Gates is not the sort to directly or loudly confront the unreconstructed Army brass, no more so than Cheney's office. But the meaning was not lost on anyone when Gen. David Petraeus was brought back from Iraq to preside over a promotions board choosing the next crop of generals. In addition to commanding forces in Iraq, Petraeus is the chief architect of the Army's new approach to counterinsurgency. It is widely believed that he was brought home with Gates's approval to make sure the traditionalists did not pass over the bright young commanders who showed flair in Iraq.
Unlike Rumsfeld, Gates almost never raises his voice or uses sharp invective. He expresses anger by growing silent. When the Army hierarchy seemed to brush off press reports of poor conditions at Walter Reed Army Hospital last winter, Gates grew "very, very quiet," says an aide who wished to remain anonymous discussing his boss's moods. The secretary of the Army, Francis Harvey, was forced to resign within two weeks.
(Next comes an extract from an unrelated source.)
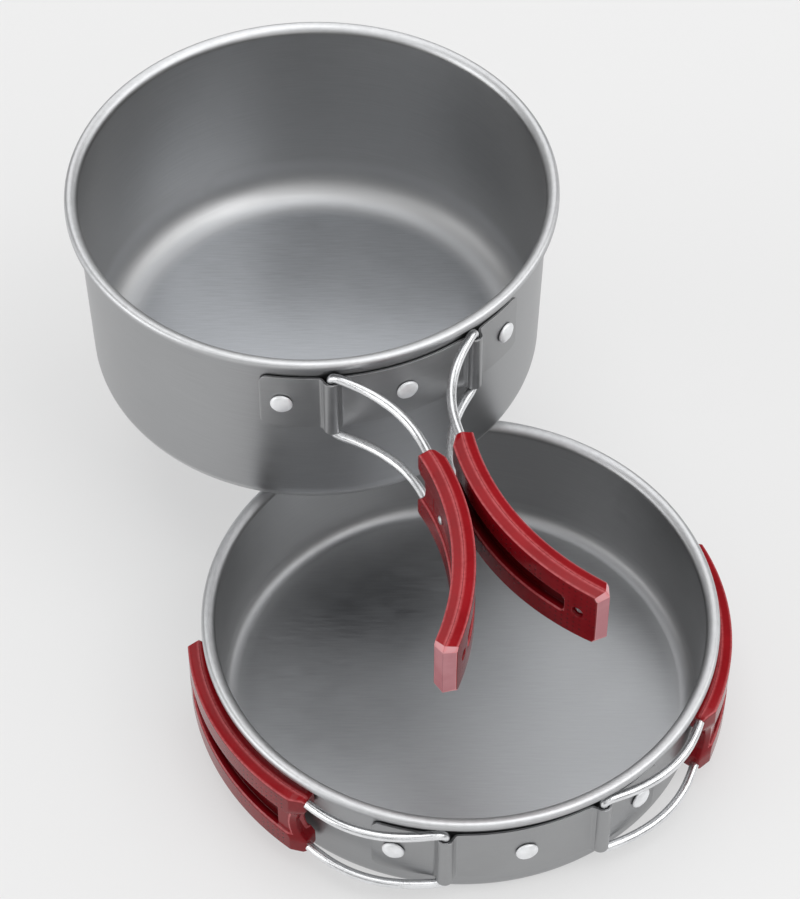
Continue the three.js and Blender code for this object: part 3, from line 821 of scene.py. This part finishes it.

Gates is an old cold warrior—he joined the CIA in 1966. He is a believer in containment, in waiting out the adversary with vigilance and deterring him with the threat of force. He wants to build a sustainable long-term policy in Iraq that is agreeable to Democrats and Republicans alike—slowly drawing down troops but maintaining a long-term presence. He also believes any policy must have support on Capitol Hill. It was little noticed at the time, but at his confirmation hearings earlier this year, he said that he did not think the president had the authority to go to war against Iran using previous congressional resolutions.
Gates admires Gen. George C. Marshall, the taciturn, self-effacing (but steely) Army chief of staff in World War II and later secretary of State and secretary of Defense in the early cold war. Lately Gates has been telling his friends and colleagues to read "Partners in Command," about Marshall and Dwight Eisenhower. Gates was a 27-year career civil servant, the only entry-level CIA employee ever to become director of Central Intelligence. But he has no Potomac fever: he has been known to carry a pebble in his pocket from his family home in the state of Washington, a reminder of where he will go when his last tour in the capital is over. Gates, 64, scoffed at a recent article in The Washington Times, a conservative publication, speculating that he was maneuvering to stay on as Defense secretary in a Democratic administration. When he was appointed SecDef a year ago, a sympathetic friend gave him a clock showing exactly how many days remained to the next Inauguration Day, Jan. 20, 2009. Gates carries the clock wherever he goes.